The first AI-generated buildings have already been built. Adam Bloodworth hears how it’s a hot topic at this month’s London Design Festival, running 16 – 24 September at venues across London
Architects don’t need AI,” declared Britain’s most famous architect Norman Foster in May. Three months later, his firm Foster + Partners gave a pithy quote to The Guardian about the future of AI in architecture. “Imagine a facade that could passively deform, creating louvres or overhangs to shade different parts of a building according to the temperature,” they said. Just imagine it.
The firm’s quote felt like the exact opposite to the stance of their founder, that the technology is a waste of time. “Yeah,” agrees Ben Evans, director of the London Design Festival, which returns to London this month. The debate over the value of AI may be raging, but you actually needn’t bother imagining an AI building: the first AI generated hotels have already been built by the Chinese tech company XTool. Inside architecture circles, it’s diplomatic to say incorporating artificial intelligence has been divisive, with some architects fearing for their jobs and the future of their industry.
“At the top end, and it’s very much at the top end of the profession, there is some disdain for it,” says Evans. “You spend decades working and training on something and it’s worked to date, so why do you need it? That’s a rhetorical question. A lot of the better architects are quite dismissive of it. It’s later in life that most architects benefit from the decades of work they put in, and this idea that someone, something, can come and replicate that is not something they want to hear.” AI’s dominance will be a major talking point at the London Design Festival, which starts this weekend and runs until 17 September at venues across the capital. You can meet the first AI designer, Tilly, at a King’s Cross exhibition, or see a talk on the future of art and photography amid AI, or learn about harnessing the possibilities of tech in architecture.
Artificial intelligence-led or involved projects are in motion at design firms on both sides of the pond, but Evans says he doesn’t believe creative jobs are at threat yet. “It’s about efficiency,” he says. “In architecture there’s a lot of dreary, mundane stuff that goes behind any great building. “If you can do that more quickly and more cheaply and more efficiently, surely that’s a good thing.” He goes further, calling it the biggest change in the industry since the industrial revolution. “It’s gonna happen whether we like it or not, so we want to be as informed as we can and work with it as a creative tool rather than undermining the creatives.”
He believes that when it comes to actual creativity, AI technology is leagues behind human brain power.
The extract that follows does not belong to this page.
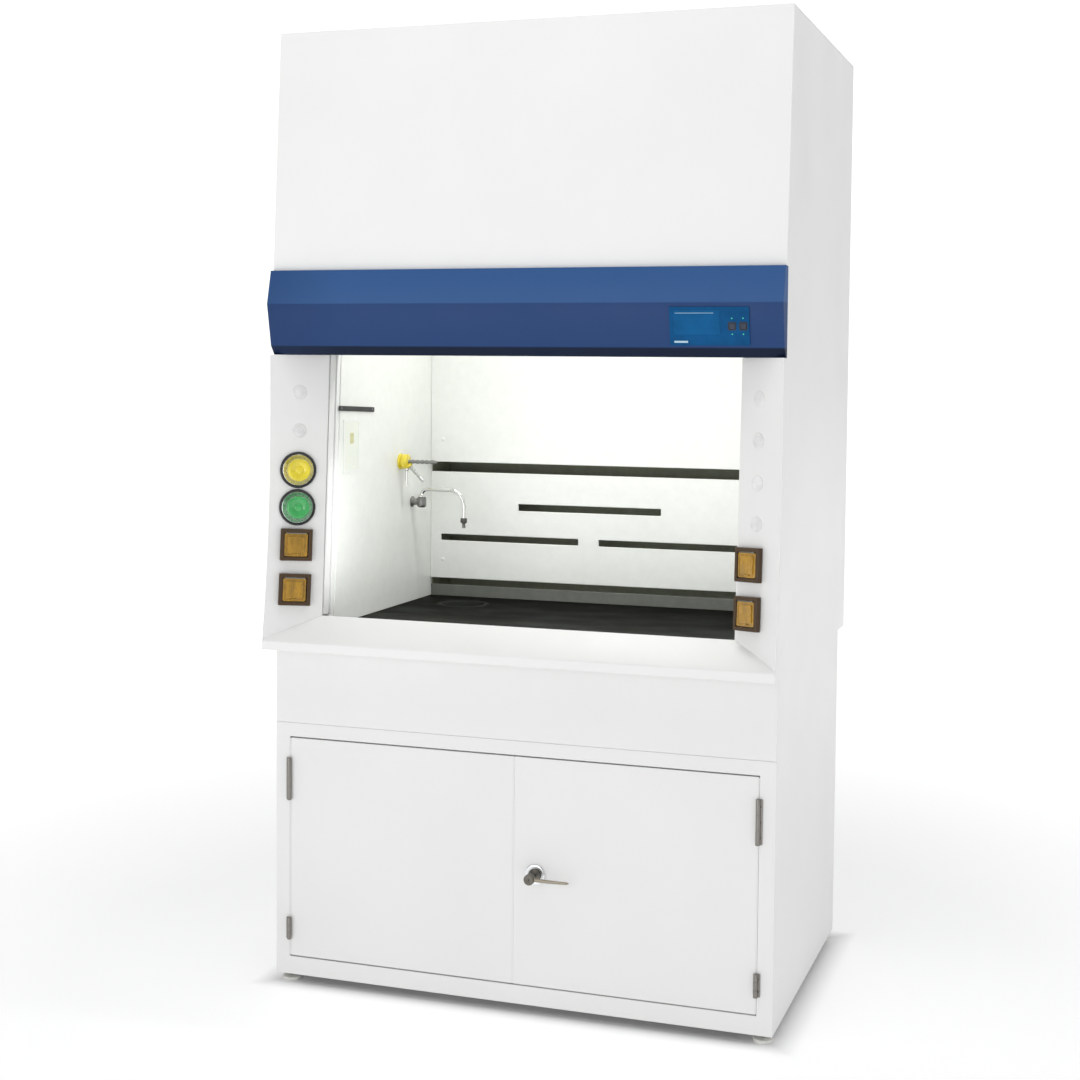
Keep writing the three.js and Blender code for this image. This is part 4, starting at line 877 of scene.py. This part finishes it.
def make_gas_outlet():
    low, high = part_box("gas_outlet")
    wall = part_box("left_liner")[1].x
    middle_y = (low.y + high.y) / 2
    height = high.z - 21 * MM
    at = Matrix.Translation((wall, middle_y, height)) @ Matrix.Rotation(math.pi / 2, 4, "Y")
    body = mm((0, 0.4), (20.6, 0.4), (20.6, 3), (19.5, 4.5), (15, 6))
    body += [(14.4 * MM, 8 * MM), *arc((16 * MM, 11 * MM), 3 * MM, -60, 0, 4), (19 * MM, 18 * MM)]
    body += [*arc((15.5 * MM, 20 * MM), 3.5 * MM, 0, 90, 4), (9 * MM, 24 * MM), (0, 24 * MM)]
    piece = publish("gas_outlet_body", lathe(body, at, 48), LOOKS["outlet_yellow"])
    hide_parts("gas_outlet")
    straight = lathe(nozzle_profile(23.5 * MM, 79 * MM, 5.4 * MM), at, 32)
    publish("gas_outlet_nozzle", straight, GREY_METAL, smooth=30)
    slanted = at @ Matrix.Translation((0, 0, 15 * MM)) @ Matrix.Rotation(math.pi / 4, 4, "Y")
    down = lathe(nozzle_profile(17 * MM, 52 * MM, 5.2 * MM), slanted, 32)
    publish("gas_outlet_low_nozzle", down, LIGHT_METAL, smooth=30)
    collar = mm((0, 12), (8, 12), (8, 17), (6.6, 19), (0, 19))
    piece = publish("gas_outlet_collar", lathe(collar, slanted, 32), LOOKS["outlet_yellow"])
    below = Matrix.Translation((wall + 18 * MM, middle_y, height))
    stem = mm((0, -62), (3.4, -62), (3.4, -24), (6, -22), (6, -15))
    stem += mm((0, -15))
    publish("gas_outlet_stem", lathe(stem, below, 28), LOOKS["chrome"])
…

It’s true: images of the first AI buildings such as the Shenzhen Bay International Hotel in China look cold and somewhat incongruous. “If you put in ‘design me a Zaha Hadid building,’ [to AI technology] I don’t think they’re very good. It’s a bit like getting one of those apps to draw a Picasso: they’re not quite right.”
Foster + Partners suggested that one “huge” threat from AI is data breaches: will company data will be secure or passed to third parties by AI technology? Evans is calling for government regulation of AI products in line with Biden’s response to the growth of AI in America. “We must be clear-eyed and vigilant about the threats emerging technologies can pose to our democracy and our values,” Biden said in July.
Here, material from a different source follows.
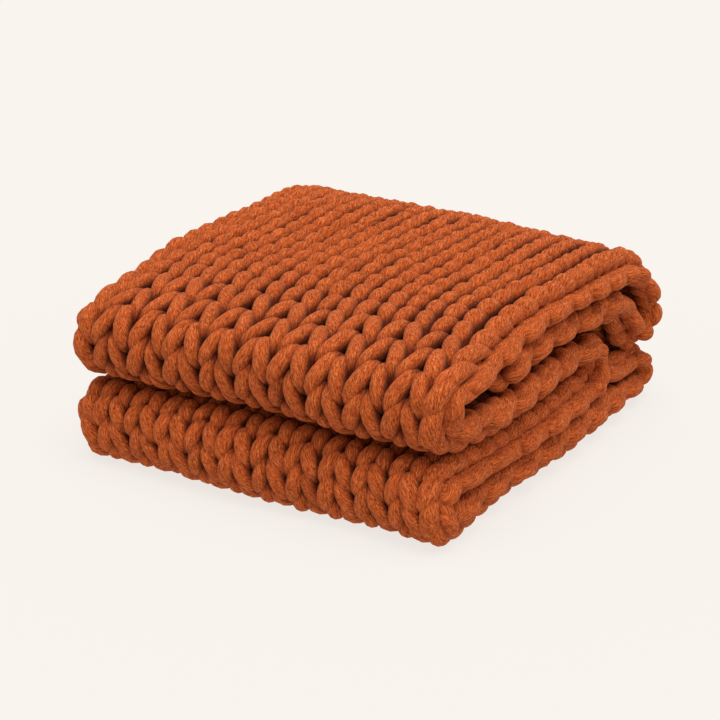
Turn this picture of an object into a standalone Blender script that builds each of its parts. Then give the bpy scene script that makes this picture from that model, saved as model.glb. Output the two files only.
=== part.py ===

“What we need to do is establish regulation and the dos and don’ts and the rules. Biden in the US has met with the top ten AI providers and they agree that AI will be applied across every sector. I’m told that conversation hasn’t happened here yet. The UK government is a bit behind the curve. Major technology companies are ready to have that conversation. The idea that uncontrollable robots are going to take over the world is sci-fi, but to suggest the sector should be unregulated is nonsense, you’ve got to put something in there to make sure it remains sci-fi.”
The London Design Festival is loosely connected by three thematic ideas: sustainability, AI tech, and well being in the wake of the pandemic. Twelve areas of London invite guests to explore different design pieces over an evening, taking in ten or so design feats as you stroll with a glass of wine. The full list of viewable attractions is available on the festival’s website. Evans is keen to promote the evening in Shoreditch next Tuesday and is excited by the light installation in St Paul’s Cathedral, which is free to visit if you book via the Festival website. “It is one of the most important buildings in the city but Londoners never go there,” says Evans. “I think my dad took me up to the top when I waste or something, then I didn’t go for 30 years. That’s a very typical story and they were aware that the only people who visited were worshippers and international tourists. They should be finding more ways to engage with their community, which is the population of London. We were one of the mechanisms to do that, so I’m very pleased we’re back in there again.”
St Paul’s hasn’t worked with the festival for 12 years and rarely stages installations. There’s a good story about how the Design Festival got in the front doors in the first place. “I was interviewed by a guy who turned up with a dog collar,” says Evans. “We did the interview and I said ‘do you have another job?’ and he said he was part of the clergy at St Paul’s doing a bit of freelancing. He had a word with the Dean and it went from there.”
Evans is most interested in getting the hundreds of wondrous designs that form the festival in front of new audiences and spreading the word about design far and wide. “It’s worth reminding ourselves that London has got the biggest creative economy of any global city, of which design is a central part,” he says. “Designers are the problem solvers of the 21st century, we’ve got a hell of responsibility.”